§ Directions for this task
Find each line with the string "values" and report it.

— START —

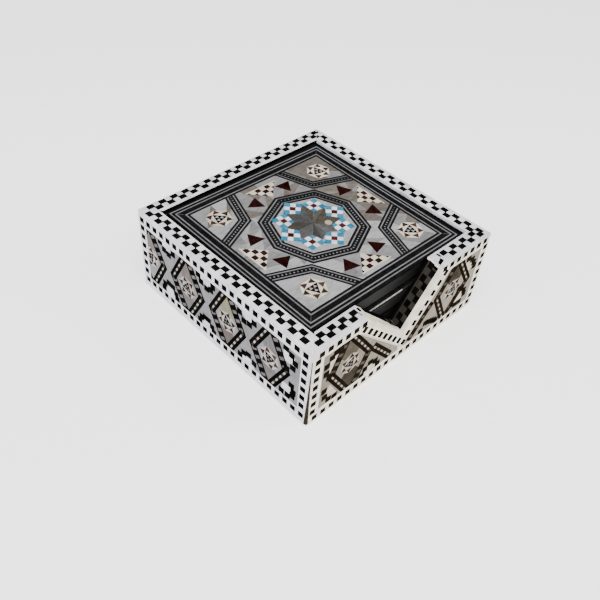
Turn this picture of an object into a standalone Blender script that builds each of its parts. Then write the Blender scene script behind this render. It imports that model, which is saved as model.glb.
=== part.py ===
"""Square coaster box inlaid with mother-of-pearl, holding a stack of four lift-out coasters.

The frame: +Z is up, the finger notch faces -Y, and the origin is on the table under the middle of the box.
Lengths are in metres.
"""
import math

import bmesh
import bpy
from mathutils import Vector

# Box
BOX_WIDTH = 0.123
BOX_HEIGHT = 0.049
VENEER = 0.0020
BOARD = 0.0061
LINING = 0.0005
GAP = 0.0003
CORNER_RADIUS = 0.0018
ARRIS_RADIUS = 0.0012
ROUNDING_FACETS = 3

# Underside
PANEL_LIFT = 0.0004
BASE_FELT = 0.0009
BASE_FELT_INSET = 0.0045
BASE_BOARD = 0.0050

# Finger notch: a lopsided V on the front face, sawn across the wall slightly askew
NOTCH_LEFT = -0.0300
NOTCH_RIGHT = 0.0206
NOTCH_APEX_X = -0.0007
NOTCH_APEX_Z = 0.0214
NOTCH_SKEW = 0.0018

# Coasters, and how each one lies in the stack from the bottom up: x, y in metres and turn in degrees
COASTER_WIDTH = 0.1016
COASTER_FELT = 0.0009
COASTER_FELT_INSET = 0.0020
COASTER_DROP = 0.0021
COASTER_LIES = (
    (0.0002, -0.0005, 0.3),
    (-0.0003, 0.0002, -0.4),
    (0.0003, -0.0010, -0.3),
    (0.0003, 0.0004, -0.6),
)

HALF = BOX_WIDTH / 2
RIM_WIDTH = VENEER + BOARD + LINING + 2 * GAP
RIM_UNDERSIDE = BOX_HEIGHT - VENEER
WALL_TOP = RIM_UNDERSIDE - GAP
BOARD_HALF = HALF - VENEER - GAP
BASE_BOARD_LOW = BASE_FELT + GAP
BASE_BOARD_TOP = BASE_BOARD_LOW + BASE_BOARD
LINING_HALF = BOARD_HALF - BOARD - GAP
FLOOR_TOP = BASE_BOARD_TOP + GAP + LINING

UP = Vector((0, 0, 1))
SIDES = {
    "left": Vector((-1, 0, 0)),
    "front": Vector((0, -1, 0)),
    "right": Vector((1, 0, 0)),
    "back": Vector((0, 1, 0)),
}

MATERIALS = {
    "pearl_inlay": ((0.60, 0.59, 0.58), 0.28),
    "carcass_wood": ((0.27, 0.15, 0.07), 0.60),
    "black_wood": ((0.020, 0.019, 0.018), 0.45),
    "black_velvet": ((0.010, 0.010, 0.011), 0.95),
    "green_felt": ((0.020, 0.060, 0.035), 0.95),
}


def clear_scene():
    for item in list(bpy.context.scene.objects):
        bpy.data.objects.remove(item, do_unlink=True)


def new_collection(name):
    collection = bpy.data.collections.new(name)
    bpy.context.scene.collection.children.link(collection)
    return collection


def make_materials():
    for name, (colour, roughness) in MATERIALS.items():
        material = bpy.data.materials.new(name)
        material.use_nodes = True
        shader = material.node_tree.nodes["Principled BSDF"]
        shader.inputs["Base Color"].default_value = (*colour, 1.0)
        shader.inputs["Roughness"].default_value = roughness
        shader.inputs["Metallic"].default_value = 0.0


def saw(bm, point, normal):
    """Cut the block with a plane, drop the side its normal points to, and close the cut."""
    everything = bm.verts[:] + bm.edges[:] + bm.faces[:]
    bmesh.ops.bisect_plane(bm, geom=everything, plane_co=point, plane_no=normal, clear_outer=True)
    open_edges = [edge for edge in bm.edges if edge.is_boundary]
    bmesh.ops.holes_fill(bm, edges=open_edges)


def sawn_block(name, low, high, material, cuts=(), collection=None, parent=None):
    """A block from low to high, trimmed by planes, each a point and the normal of the side sawn off."""
    low, high = Vector(low), Vector(high)
    centre = (low + high) / 2
    size = high - low
    bm = bmesh.new()
    bmesh.ops.create_cube(bm, size=1.0)
    bmesh.ops.scale(bm, vec=size, verts=bm.verts)
    for point, normal in cuts:
        saw(bm, Vector(point) - centre, Vector(normal))
    bmesh.ops.recalc_face_normals(bm, faces=bm.faces)
    mesh = bpy.data.meshes.new(name)
    bm.to_mesh(mesh)
    bm.free()
    block = bpy.data.objects.new(name, mesh)
    block.location = centre
    block.parent = parent
    if material:
        mesh.materials.append(bpy.data.materials[material])
    (collection or PARTS).objects.link(block)
    return block


def mitre(edge_point, normal, neighbour, concave=False):
    """The cut between two slabs that meet along an edge, half a gap on this slab's side of it."""
    towards = (normal - neighbour) if concave else (neighbour - normal)
    towards = towards.normalized()
    return (edge_point - towards * GAP / 2, towards)


def rounding(edge_point, normal_a, normal_b, radius):
    """Cuts that round the edge between two square faces off to a radius, as flat facets."""
    centre = edge_point - radius * (normal_a + normal_b)
    cuts = []
    for step in range(1, ROUNDING_FACETS + 1):
        angle = math.radians(90) * step / (ROUNDING_FACETS + 1)
        normal = normal_a * math.cos(angle) + normal_b * math.sin(angle)
        cuts.append((centre + radius * normal, normal))
    return cuts


def side_block_corners(normal, outer, thickness, z_low, z_high):
    """The lowest and highest corners of a slab that stands along one side of the box."""
    along = Vector((abs(normal.y), abs(normal.x), 0))
    face_a = normal * outer + along * outer
    face_b = normal * (outer - thickness) - along * outer
    low = Vector((min(face_a.x, face_b.x), min(face_a.y, face_b.y), z_low))
    high = Vector((max(face_a.x, face_b.x), max(face_a.y, face_b.y), z_high))
    return low, high


def corner_cuts(normal, rounded):
    """Mitres at both ends of a side, and the rounding of its two upright corners if it has them."""
    cuts = []
    for neighbour in SIDES.values():
        if abs(normal.dot(neighbour)) > 0.5:
            continue
        corner = HALF * (normal + neighbour)
        cuts.append(mitre(corner, normal, neighbour))
        if rounded:
            cuts += rounding(corner, normal, neighbour, CORNER_RADIUS)
    return cuts


def slope_normals():
    """The outward normals of the notch's left and right slopes."""
    across = Vector((NOTCH_SKEW, RIM_WIDTH, 0))
    normals = []
    for edge in (LEFT_EDGE, RIGHT_EDGE):
        normal = (edge - APEX).cross(across).normalized()
        normals.append(normal if normal.z > 0 else -normal)
    return normals


def cut_notch(piece):
    """Take the V out of a front piece, leaving room for the slope strips."""
    cut = piece.modifiers.new("notch", "BOOLEAN")
    cut.operation = "DIFFERENCE"
    cut.solver = "EXACT"
    cut.object = NOTCH_CUTTER


def make_notch_cutter():
    room = VENEER + GAP
    low = (NOTCH_LEFT - 0.010, -HALF - 0.004, NOTCH_APEX_Z - 0.010)
    high = (NOTCH_RIGHT + 0.020, -HALF + RIM_WIDTH + 0.004, BOX_HEIGHT + 0.004)
    cuts = [(APEX - room * normal, -normal) for normal in (SLOPE_LEFT, SLOPE_RIGHT)]
    cutter = sawn_block("notch_cutter", low, high, None, cuts, collection=CUTTERS)
    cutter.hide_render = True
    cutter.display_type = "WIRE"
    return cutter


def make_base():
    felt = HALF - BASE_FELT_INSET
    sawn_block("base_felt", (-felt, -felt, 0), (felt, felt, BASE_FELT), "green_felt")
    sawn_block("base_board", (-BOARD_HALF, -BOARD_HALF, BASE_BOARD_LOW),
               (BOARD_HALF, BOARD_HALF, BASE_BOARD_TOP), "carcass_wood")
    lining = LINING_HALF
    sawn_block("lining_base", (-lining, -lining, BASE_BOARD_TOP + GAP), (lining, lining, FLOOR_TOP),
               "black_velvet")


def make_walls():
    """Each side is an inlaid panel outside, a board in the middle and a velvet lining inside."""
    layers = (
        ("panel", HALF, VENEER, PANEL_LIFT, "pearl_inlay"),
        ("wall", BOARD_HALF, BOARD, BASE_BOARD_TOP + GAP, "carcass_wood"),
        ("lining", LINING_HALF, LINING, FLOOR_TOP + GAP, "black_velvet"),
    )
    for side, normal in SIDES.items():
        for layer, outer, thickness, z_low, material in layers:
            is_panel = layer == "panel"
            cuts = corner_cuts(normal, rounded=is_panel)
            if is_panel:
                bottom_edge = normal * HALF + UP * z_low
                cuts += rounding(bottom_edge, normal, -UP, ARRIS_RADIUS)
            low, high = side_block_corners(normal, outer, thickness, z_low, WALL_TOP)
            piece = sawn_block(f"{layer}_{side}", low, high, material, cuts)
            if side == "front":
                cut_notch(piece)


def make_rims():
    """Inlaid strips on top of the walls, mitred at the corners, and broken by the notch at the front."""
    for side, normal in SIDES.items():
        low, high = side_block_corners(normal, HALF, RIM_WIDTH, RIM_UNDERSIDE, BOX_HEIGHT)
        cuts = corner_cuts(normal, rounded=True)
        cuts += rounding(normal * HALF + UP * BOX_HEIGHT, normal, UP, ARRIS_RADIUS)
        if side != "front":
            sawn_block(f"rim_{side}", low, high, "pearl_inlay", cuts)
            continue
        left_end = mitre(LEFT_EDGE, UP, SLOPE_LEFT)
        right_end = mitre(RIGHT_EDGE, UP, SLOPE_RIGHT)
        sawn_block("rim_front_left", low, high, "pearl_inlay", cuts + [left_end])
        sawn_block("rim_front_right", low, high, "pearl_inlay", cuts + [right_end])


def make_notch_strips():
    """The inlaid strips that cover the two slopes of the notch, across the whole wall."""
    low = Vector((-HALF, -HALF, NOTCH_APEX_Z - 0.010))
    high = Vector((HALF, -HALF + RIM_WIDTH, BOX_HEIGHT))
    strips = (
        ("notch_strip_left", SLOPE_LEFT, SLOPE_RIGHT, LEFT_EDGE),
        ("notch_strip_right", SLOPE_RIGHT, SLOPE_LEFT, RIGHT_EDGE),
    )
    for name, normal, other, rim_edge in strips:
        cuts = (
            (APEX, normal),
            (APEX - VENEER * normal, -normal),
            mitre(rim_edge, normal, UP),
            mitre(APEX, normal, other, concave=True),
        )
        sawn_block(name, low, high, "pearl_inlay", cuts)


def make_coasters():
    """Four loose coasters, each a black board with an inlaid top and a felt pad underneath."""
    pitch = (BOX_HEIGHT - COASTER_DROP - FLOOR_TOP) / len(COASTER_LIES)
    thickness = pitch - GAP
    half = COASTER_WIDTH / 2
    felt = half - COASTER_FELT_INSET
    inlay_low = thickness - VENEER
    for index, (x, y, turn) in enumerate(COASTER_LIES):
        name = f"coaster_{index + 1}"
        axis = bpy.data.objects.new(f"{name}_lift_axis", None)
        axis.location = (x, y, FLOOR_TOP + GAP + index * pitch)
        axis.rotation_euler.z = math.radians(turn)
        PARTS.objects.link(axis)
        sawn_block(f"{name}_felt", (-felt, -felt, 0), (felt, felt, COASTER_FELT), "black_velvet",
                   parent=axis)
        sawn_block(f"{name}_board", (-half, -half, COASTER_FELT + GAP), (half, half, inlay_low - GAP),
                   "black_wood", parent=axis)
        sawn_block(f"{name}_inlay", (-half, -half, inlay_low), (half, half, thickness), "pearl_inlay",
                   parent=axis)


clear_scene()
PARTS = new_collection("inlaid_coaster_box")
CUTTERS = new_collection("cutters")
make_materials()

APEX = Vector((NOTCH_APEX_X, -HALF, NOTCH_APEX_Z))
LEFT_EDGE = Vector((NOTCH_LEFT, -HALF, BOX_HEIGHT))
RIGHT_EDGE = Vector((NOTCH_RIGHT, -HALF, BOX_HEIGHT))
SLOPE_LEFT, SLOPE_RIGHT = slope_normals()
NOTCH_CUTTER = make_notch_cutter()

make_base()
make_walls()
make_rims()
make_notch_strips()
make_coasters()
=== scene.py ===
"""Looks of the inlaid coaster box: marquetry of shell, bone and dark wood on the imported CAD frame.

Lengths are in millimetres in the frame's axes, and become metres where a mesh or an object is made.
"""
import math
import random

import bmesh
import bpy
from mathutils import Matrix, Vector, noise


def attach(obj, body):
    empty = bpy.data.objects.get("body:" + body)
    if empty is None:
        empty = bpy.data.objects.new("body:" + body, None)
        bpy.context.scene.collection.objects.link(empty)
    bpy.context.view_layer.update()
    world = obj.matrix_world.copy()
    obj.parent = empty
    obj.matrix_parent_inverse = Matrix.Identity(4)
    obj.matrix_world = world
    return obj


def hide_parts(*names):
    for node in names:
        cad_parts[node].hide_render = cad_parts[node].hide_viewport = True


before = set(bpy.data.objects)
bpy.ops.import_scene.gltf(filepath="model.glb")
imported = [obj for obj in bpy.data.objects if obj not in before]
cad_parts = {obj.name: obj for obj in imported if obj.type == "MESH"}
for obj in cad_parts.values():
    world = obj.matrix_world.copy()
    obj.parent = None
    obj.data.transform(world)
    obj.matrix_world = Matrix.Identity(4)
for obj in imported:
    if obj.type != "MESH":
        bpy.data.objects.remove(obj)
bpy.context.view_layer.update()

MM = 0.001

# The box and its coasters, as the CAD has them
HALF = 61.5
HEIGHT = 49
VENEER = 2
RIM_WIDTH = 9.2
PANEL_FOOT = 0.4
SEAM = 0.06
RIM_FOOT = HEIGHT - VENEER
CORNER_RADIUS = 1.8
ARRIS_RADIUS = 1.3
ROUNDING_FACETS = 7
NOTCH_LEFT = -30
NOTCH_RIGHT = 20.6
NOTCH_APEX = Vector((-0.7, -HALF, 21.4))
NOTCH_SKEW = 1.8
FLOOR_TOP = 7
COASTER_HALF = 50.8
COASTER_PITCH = 9.975
COASTER_THICKNESS = 9.675
PAD_THICKNESS = 0.9
COASTER_LIES = ((0.2, -0.5, 0.3), (-0.3, 0.2, -0.4), (0.3, -1, -0.3), (0.3, 0.4, -0.6))

# How tiles sit in a face
GROUND_DROP = 0.06
LEVEL_RISE = 0.012
TILE_DEPTH = 0.25
CHAMFER = 0.035
SMALLEST_TILE = 0.05
SKIN = HALF - GROUND_DROP
UNEVENNESS = 0.05

UP = Vector((0, 0, 1))
SIDES = {
    "left": Vector((-1, 0, 0)),
    "front": Vector((0, -1, 0)),
    "right": Vector((1, 0, 0)),
    "back": Vector((0, 1, 0)),
}


# ---- materials

FINISHES = {}


def add_node(tree, kind, links=(), **values):
    node = tree.nodes.new(kind)
    for name, value in values.items():
        setattr(node, name, value)
    for socket, source in links:
        if isinstance(source, bpy.types.NodeSocket):
            tree.links.new(source, node.inputs[socket])
        else:
            node.inputs[socket].default_value = source
    return node


def combine(tree, operation, a, b, kind="ShaderNodeMath"):
    return add_node(tree, kind, [(0, a), (1, b)], operation=operation).outputs[0]


def ramp(tree, factor, low, dark, high, light):
    """A colour that runs from dark, up to the low value of the factor, to light, from the high value on."""
    node = add_node(tree, "ShaderNodeValToRGB", [("Fac", factor)])
    for element, position, colour in zip(node.color_ramp.elements, (low, high), (dark, light)):
        element.position = position
        element.color = (*colour, 1)
    return node.outputs["Color"]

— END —

§ Answer below
    for neighbour in SIDES.values():
for obj in cad_parts.values():
def add_node(tree, kind, links=(), **values):
    for name, value in values.items():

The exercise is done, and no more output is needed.